Parsing an xml file with an ordered dictionary

Omid picture Omid · Nov 14, 2014 · Viewed 9.6k times · Source

I have an xml file of the form:

<NewDataSet>
    <Root>
        <Phonemic>and</Phonemic>
        <Phonetic>nd</Phonetic>
        <Description/>
        <Start>0</Start>
        <End>8262</End>
    </Root>
    <Root>
        <Phonemic>comfortable</Phonemic>
        <Phonetic>comfetebl</Phonetic>
        <Description>adj</Description>
        <Start>61404</Start>
        <End>72624</End>
    </Root>
</NewDataSet>

I need to process it so that, for instance, when the user inputs nd, the program matches it with the <Phonetic> tag and returns and from the <Phonemic> part.
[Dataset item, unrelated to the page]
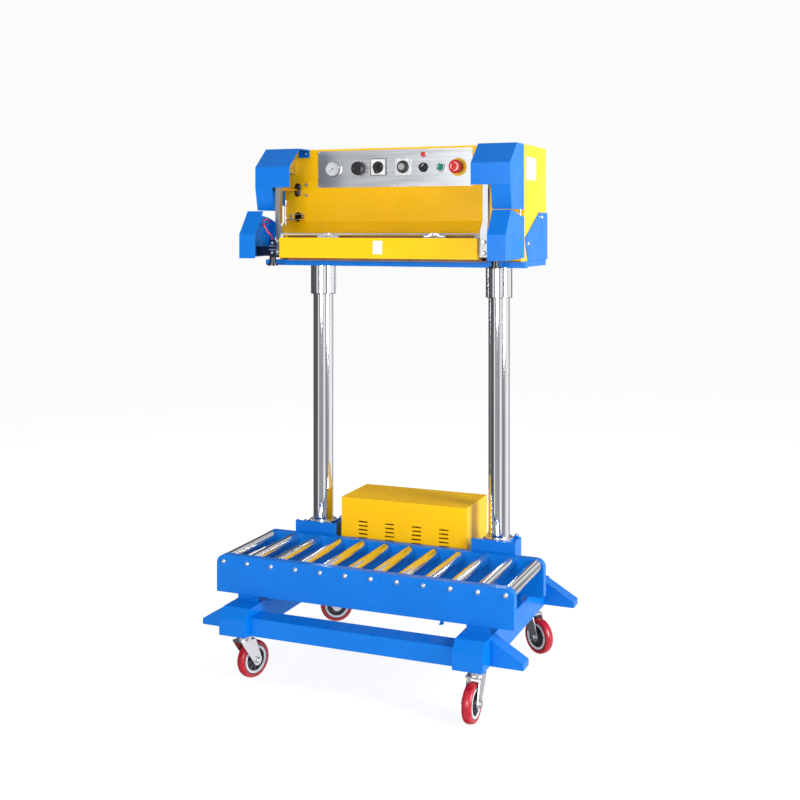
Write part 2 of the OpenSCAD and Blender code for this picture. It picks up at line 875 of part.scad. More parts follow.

I thought maybe if I can convert the xml file to a dictionary, I would be able to iterate over the data and find information when needed.
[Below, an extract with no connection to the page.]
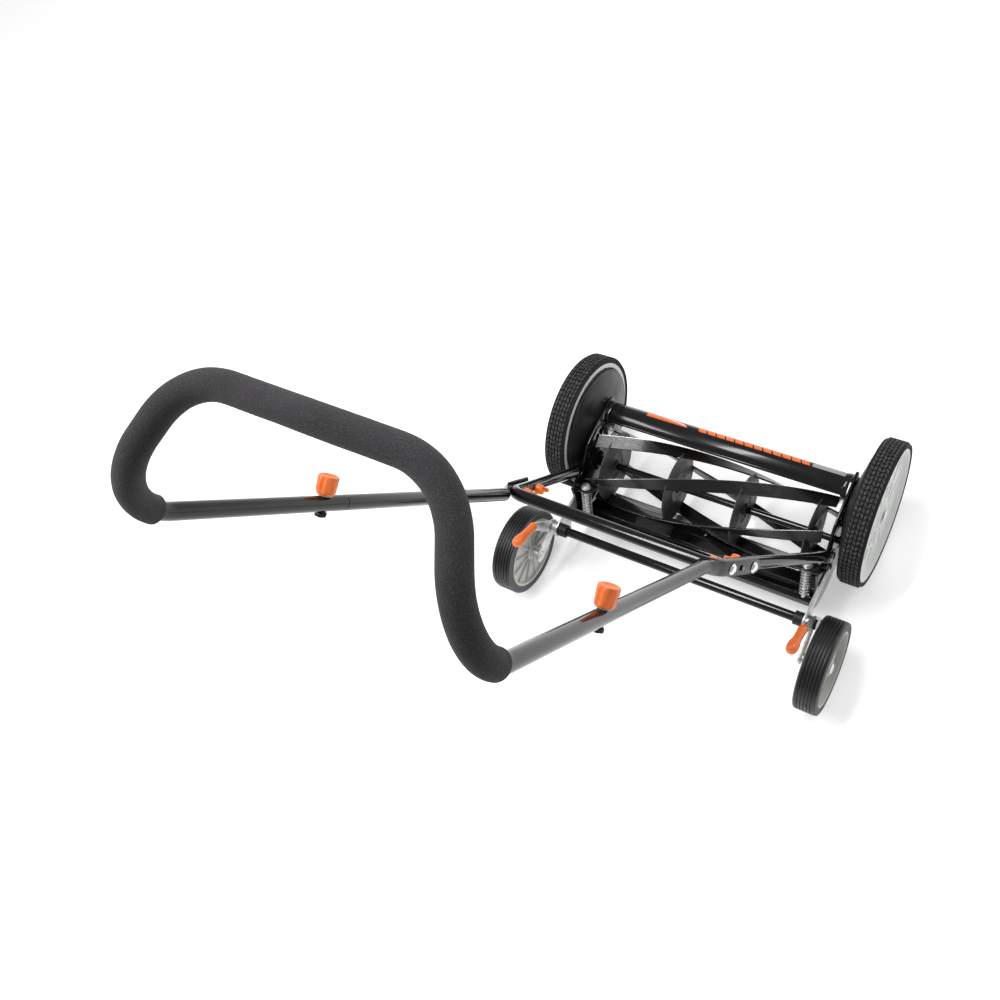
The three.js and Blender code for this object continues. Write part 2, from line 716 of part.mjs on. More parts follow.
function leverGrip() {
  const length = gripEnd.distanceTo(leverTop);
  const profile = [[0, -4], [5.5, -3], [7.5, 1], [7.2, length * 0.45], [9.5, length * 0.72],
    [9, length - 4], [5, length - 0.5], [0, length]];
  const grip = turned(profile, 14);
  grip.rotateZ(Math.PI / 2);
  grip.rotateX(gripEnd.clone().sub(leverTop).angle());
  grip.translate((armInner + armOuter) / 2, leverTop.x, leverTop.y);
  return cut(grip, ...armParts(gap).slice(1));
}

function rearWheel() {
  const rim = rimInTyre(rearRadius, rearTyreDepth, rearTyreSides);
  const web = rearInner + 7;
  return turned([
    [rearAxleRadius + hole, rearInner + 1.5], [14, rearInner + 1.5], [14, web], [rim - 5, web],
    [rim - 4, rearInner + 1.5], [rim, rearInner + 1.5], [rim, rearOuter - 1.5], [rim - 4, rearOuter - 1.5],
    [rim - 5, web + 4], [15, web + 4], [13, rearOuter - 6], [rearAxleRadius + hole, rearOuter - 6],
  ], 28, rearAxle);
}

addPair('index_plate', indexPlate(), zinc);
add('rear_rod', rearRod(), blackPaint);
addPair('rod_bushing', rodBushing(), blackPlastic);
addPair('height_arm', heightArm(), zinc);
addPair('lever_grip', leverGrip(), orangePlastic);
addPair('rear_wheel', rearWheel(), greyPlastic);
const rearTyre = tyre(rearInner, rearOuter, rearRadius, rearTyreDepth, 2, rearTyreSides, rearAxle);
addPair('rear_tyre', rearTyre, ribbedRubber);

// ---------------------------------------------------------------- handle
//
// Drawn in its own frame, from the pivot: X to the right, Y up the handle, Z out of the
// back of it, so that the knobs stand on its -Z side.

const handle = new THREE.Group();
handle.position.set(0, pivot.x, pivot.y);
handle.rotation.x = Math.PI - handlePitch;
machine.add(handle);

const armStart = tabInner + tabThickness / 2 + 2.7;
const armFoot = tubeRadius + 16.5;   // where the arm's tube starts, clear of the side plate
const armSlope = (yokeHalfWidth - armStart) / yokeLength;
const armX = (rise) => armStart + armSlope * rise;
const armTurn = Math.atan(armSlope);
const legX = (rise) => legHalfWidth + legSplay * (rise - yokeLength);
const legTurn = Math.atan(legSplay);

// Sets a piece drawn round +Y, or drawn across +X, on the arm or the leg at a rise.
function onLine(geometry, x, rise, turn) {
  geometry.rotateZ(-turn);
  return geometry.translate(x, rise, 0);
}

// What cuts the hole across the arm and the leg's flattened end for a clamp bolt.
function boltHole(rise) {
  return onLine(drill(boltRadius, -30, 30).rotateY(Math.PI / 2), armX(rise), rise, armTurn);
}

function yoke() {
  const tabEnd = 40;
  const tabMiddle = tabInner + tabThickness / 2;
  const path = new BentPath([
    [-armX(armFoot), armFoot, 0], [-yokeHalfWidth, yokeLength, 0],
    [yokeHalfWidth, yokeLength, 0], [armX(armFoot), armFoot, 0],
  ], yokeBend, 6);
  const tab = extruded(
    link(new THREE.Vector2(0, 0), 12, new THREE.Vector2(tabEnd, 0), 9),
    { depth: tabThickness, curveSegments: 4 });
  tab.applyMatrix4(sideways);
  tab.translate(tabInner, 0, 0);
  const pivotHole = drill(boltRadius, -10, 10).rotateY(Math.PI / 2).translate(tabMiddle, 0, 0);
  const holes = [pivotHole, ...boltRises.map(boltHole)];
  return cut(
    join(tube(path, tubeRadius, tubeRadius - tubeWall, 10), tab, mirrored(tab)),
    ...holes, ...holes.map(mirrored));
}

const flatMiddle = tubeRadius + gap + flatThickness / 2;

function lowerTube() {
  const flatOut = (rise) => armX(rise) + flatMiddle / Math.cos(armTurn);
  const [flatStart, flatTop] = [boltRises[0] - 17, boltRises[1] + 20];
  const tubeStart = yokeLength + 24;
  const path = new BentPath([
    [flatOut(flatStart), flatStart, 0], [flatOut(flatTop), flatTop, 0],
    [legX(tubeStart + 4), tubeStart + 4, 0], [legX(tubeStart + 24), tubeStart + 24, 0],
  ], 10, 2);
  const section = rectangle(flatWidth, flatThickness);
  const strip = extruded(section, { steps: path.steps, extrudePath: path });
  const swage = tubeRadius - tubeWall - gap;
  const body = turned([
    [0, tubeStart], [tubeRadius, tubeStart], [tubeRadius, jointRise - gap], [swage, jointRise - gap],
    [swage, jointRise + swageLength], [swage - tubeWall, jointRise + swageLength],
    [swage - tubeWall, tubeStart + 30], [0, tubeStart + 30],
  ].map(([radius, rise]) => [radius, rise - jointRise]), 14);
  body.rotateZ(Math.PI / 2);
  const tubeBody = onLine(body, legX(jointRise), jointRise, legTurn);
  return cut(join(tubeBody, strip), atKnob(drill(boltRadius, -20, 20)), ...boltRises.map(boltHole));
}

// Moves a piece drawn round Z to the clamp knob's place on the leg.
function atKnob(geometry) {
  return geometry.translate(legX(knobRise), knobRise, 0);
}

const loopCorners = (start) => [
  [-legX(start), start, 0], [-legX(gripRise), gripRise, 0], [-loopHalfWidth, gripRise - loopDrop, -loopReach],
  [loopHalfWidth, gripRise - loopDrop, -loopReach], [legX(gripRise), gripRise, 0], [legX(start), start, 0],
];

function upperHandle() {
  const path = new BentPath(loopCorners(jointRise), loopBend, 5);
  const studHole = atKnob(drill(boltRadius, -20, 20));
  return cut(tube(path, tubeRadius, tubeRadius - tubeWall, 10), studHole, mirrored(studHole));
}

function foamGrip() {
  const path = new BentPath(loopCorners(foamRise), loopBend, 5);
  return tube(path, tubeRadius + gap + foamWall, tubeRadius + gap, 10);
}

function clampKnob() {
  const seat = tubeRadius + gap;
  const body = pin(13, -seat - 23.5, -seat - 1.5, 10, 9.5);
  const washer = pin(9, -seat - 2, -seat, 14);
  const stud = pin(boltRadius, -seat - 3, seat + 6, 10);
  const nut = pin(7.5, seat, seat + 5, 6);
  return atKnob(join(body, washer, stud, nut));
}

function carriageBolt(rise) {
  const seat = flatMiddle + flatThickness / 2 + gap;
  const end = -tubeRadius - 10;
  const bolt = turned([
    [0, end], [boltRadius, end], [boltRadius, seat],
    [8, seat], [7, seat + 2.2], [3.5, seat + 3.6], [0, seat + 4],
  ], 12);
  return onLine(bolt, armX(rise), rise, armTurn);
}

function wingNut(rise) {
  const seat = -tubeRadius - gap;
  const hub = pin(8, 0, 11, 12).rotateX(-Math.PI / 2);
  const wings = extruded(outline([
    [-15, 17, 4], [-6, 6, 2], [6, 6, 2], [15, 17, 4], [9, 1, 3], [-9, 1, 3],
  ]), { depth: 6, curveSegments: 3 }).translate(0, 0, -3);
  const nut = cut(join(hub, wings), drill(boltRadius, -12, 12).rotateX(Math.PI / 2));
  nut.rotateZ(Math.PI / 2).translate(seat, 0, 0);
  return onLine(nut, armX(rise), rise, armTurn);
}

add('yoke', yoke(), blackPaint, handle);
addPair('lower_tube', lowerTube(), blackPaint, handle);
add('upper_handle', upperHandle(), blackPaint, handle);
add('foam_grip', foamGrip(), foam, handle);
addPair('clamp_knob', clampKnob(), orangePlastic, handle);
boltRises.forEach((rise, i) => {
  const place = ['front', 'rear'][i];
  addPair(`${place}_bolt`, carriageBolt(rise), brightSteel, handle);
  addPair(`${place}_wing_nut`, wingNut(rise), orangePlastic, handle);
});

// ---------------------------------------------------------------- origin

const box = new THREE.Box3().setFromObject(machine, true);
machine.position.set(-(box.min.x + box.max.x) / 2, -(box.min.y + box.max.y) / 2, -box.min.z);

export default mower;
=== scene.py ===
"""Push reel mower: the finished surfaces, floor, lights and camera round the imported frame.

The frame's axes: +X to the mower's right seen from behind, +Y the way it mows, +Z up.
Sizes are in metres. Each piece is modelled where it sits, and rides on its body.
"""

import json
import math

import bmesh
import bpy
from mathutils import Matrix, Vector

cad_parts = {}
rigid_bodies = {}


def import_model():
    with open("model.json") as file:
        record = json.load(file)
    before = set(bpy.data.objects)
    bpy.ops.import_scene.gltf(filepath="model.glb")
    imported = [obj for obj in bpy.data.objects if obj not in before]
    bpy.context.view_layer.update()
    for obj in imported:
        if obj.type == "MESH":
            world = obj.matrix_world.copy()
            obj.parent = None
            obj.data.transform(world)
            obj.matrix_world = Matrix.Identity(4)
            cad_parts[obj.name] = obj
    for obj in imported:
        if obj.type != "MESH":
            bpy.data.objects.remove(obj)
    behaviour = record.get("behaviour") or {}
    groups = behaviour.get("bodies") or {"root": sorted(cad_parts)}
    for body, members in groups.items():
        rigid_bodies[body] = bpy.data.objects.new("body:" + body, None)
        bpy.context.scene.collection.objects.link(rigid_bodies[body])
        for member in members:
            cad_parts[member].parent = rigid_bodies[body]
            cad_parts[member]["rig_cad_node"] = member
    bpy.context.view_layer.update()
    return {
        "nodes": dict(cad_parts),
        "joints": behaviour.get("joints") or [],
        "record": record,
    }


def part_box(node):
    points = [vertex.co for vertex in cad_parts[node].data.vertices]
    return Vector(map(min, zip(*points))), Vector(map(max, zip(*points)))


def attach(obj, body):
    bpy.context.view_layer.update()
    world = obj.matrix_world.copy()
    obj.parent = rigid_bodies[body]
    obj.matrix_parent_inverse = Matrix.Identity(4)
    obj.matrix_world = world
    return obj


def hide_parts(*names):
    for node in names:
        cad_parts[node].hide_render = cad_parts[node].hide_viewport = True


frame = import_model()
JOINTS = {joint["name"]: joint for joint in frame["joints"]}
X = Vector((1, 0, 0))
FULL_TURN = 2 * math.pi
ORIGIN = Vector((0, 0, 0))


def joint_place(name):
    return Vector(JOINTS[name]["pos_m"])


# ------------------------------------------------------------------ places and sizes

AXLE = joint_place("right_wheel_roll")
REEL = joint_place("reel_spin")
ROD = joint_place("right_height_pivot")
REAR_AXLE = joint_place("right_rear_roll")
PIVOT = joint_place("handle_lift")

PLATE_IN = 0.228
PLATE_OUT = 0.232
GAP = 0.0003
PAST = 0.01                              # a cutting bar runs on this far past the plate
BAR_HALF = 0.226

WHEEL_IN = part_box("right_tyre")[0].x
WHEEL_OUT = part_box("right_tyre")[1].x
WHEEL_R = 0.127
RIM_R = 0.1167
RIM_INSIDE_R = 0.1087
WEB_IN = WHEEL_OUT - 0.0135
AXLE_R = 0.008

REAR_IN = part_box("right_rear_tyre")[0].x
REAR_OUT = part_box("right_rear_tyre")[1].x
REAR_R = 0.080
REAR_RIM_R = 0.0657

BLADES = 5
BLADE_R = 0.0724
BLADE_WIDTH = 0.024
BLADE_THICK = 0.003
BLADE_LENGTH = 0.436
BLADE_STEPS = 72
BLADE_LEAN = math.radians(52)
BLADE_TWIST = math.radians(257)          # per metre of shaft
BLADE_PHASE = math.radians(91.4)
REEL_SHIFT = -0.003
SPIDER_R = 0.0648
SHAFT_R = 0.006

PITCH = math.radians(58)                 # the handle's slope from the floor
TUBE_R = 0.0095
YOKE_RISE = 0.402
YOKE_HALF = 0.1596
YOKE_BEND = 0.026
TAB_X = 0.2353
ARM_START = 0.238
ARM_SLOPE = (YOKE_HALF - ARM_START) / YOKE_RISE
LEG_SLOPE = 0.0585
LEG_HALF = 0.153
JOINT_RISE = 0.775
KNOB_RISE = 0.808
GRIP_RISE = 1.102
LOOP_HALF = 0.138
LOOP_DROP = 0.024
LOOP_REACH = 0.1445
LOOP_BEND = 0.074
FOAM_RISE = 1.036
FOAM_R = 0.0148
FOAM_LEAN = math.radians(17)             # the bend has turned this far where the foam ends
BOLT_RISES = {"front": 0.313, "rear": 0.376}

# The handle is drawn in its own frame: X right, Y up the handle, Z out of its back.
HANDLE_FRAME = Matrix.Translation(PIVOT) @ Matrix.Rotation(math.pi - PITCH, 4, "X")


# ------------------------------------------------------------------ camera, floor, light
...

I searched and found xmltodict which is used for the same purpose:

import xmltodict
with open(r'path\to\1.xml', encoding='utf-8', errors='ignore') as fd:
    obj = xmltodict.parse(fd.read())

Running this gives me an ordered dict:

>>> obj
OrderedDict([('NewDataSet', OrderedDict([('Root', [OrderedDict([('Phonemic', 'and'), ('Phonetic', 'nd'), ('Description', None), ('Start', '0'), ('End', '8262')]), OrderedDict([('Phonemic', 'comfortable'), ('Phonetic', 'comfetebl'), ('Description', 'adj'), ('Start', '61404'), ('End', '72624')])])]))])
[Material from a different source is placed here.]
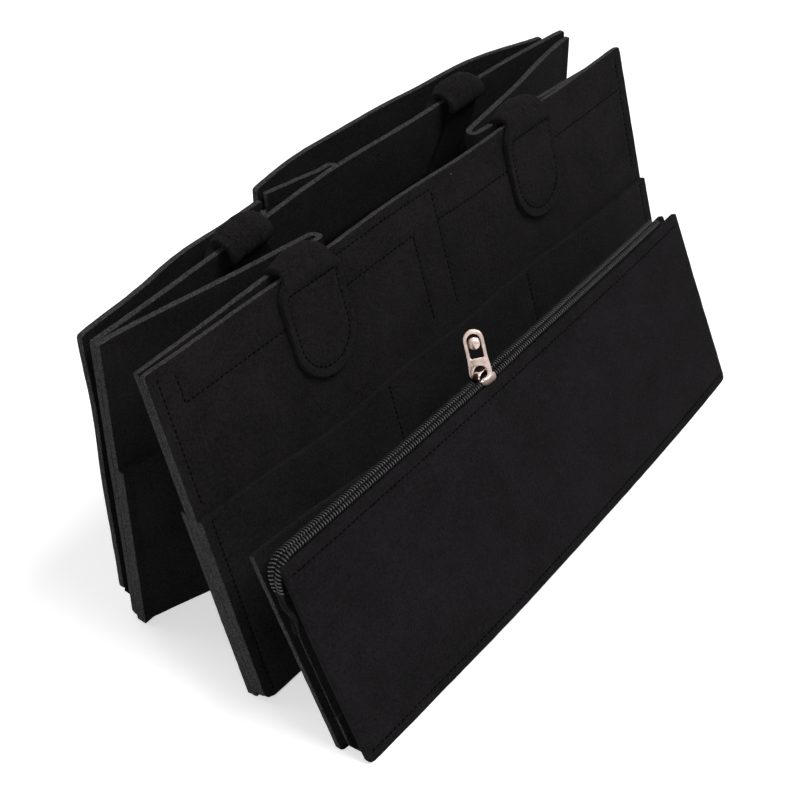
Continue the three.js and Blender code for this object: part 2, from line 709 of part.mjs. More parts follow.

Now this unfortunately hasn't made things simpler and I am not sure how to go about implementing the program with the new data structure. For example to access nd I'd have to write:

obj['NewDataSet']['Root'][0]['Phonetic']

which is ridiculously complicated. I tried to make it into a regular dictionary by dict() but as it is nested, the inner layers remain ordered and my data is so big.

Answer

Anshul Goyal picture Anshul Goyal · Nov 14, 2014

If you are accessing this as obj['NewDataSet']['Root'][0]['Phonetic'], IMO, you are not doing it right.

Instead, you can do the following

obj = obj["NewDataSet"]
root_elements = obj["Root"] if type(obj) == OrderedDict else [obj["Root"]] 
# Above step ensures that root_elements is always a list
for element in root_elements:
    print element["Phonetic"]

Even though this code looks much more longer, the advantage is that it will be lot more compact and modular once you start dealing with sufficiently large xml.

PS: I had the same issues with xmltodict. But instead of parsing using xml.etree.ElementTree to parse the xml files, xmltodict was much easier to work with as the code base was smaller, and I didn't have to deal with other inanities of the xml module.

EDIT

Following code works for me

import xmltodict
from collections import OrderedDict

xmldata = """<NewDataSet>
    <Root>
        <Phonemic>and</Phonemic>
        <Phonetic>nd</Phonetic>
        <Description/>
        <Start>0</Start>
        <End>8262</End>
    </Root>
    <Root>
        <Phonemic>comfortable</Phonemic>
        <Phonetic>comfetebl</Phonetic>
        <Description>adj</Description>
        <Start>61404</Start>
        <End>72624</End>
    </Root>
</NewDataSet>"""

obj = xmltodict.parse(xmldata)
obj = obj["NewDataSet"]
root_elements = obj["Root"] if type(obj) == OrderedDict else [obj["Root"]] 
# Above step ensures that root_elements is always a list
for element in root_elements:
    print element["Phonetic"]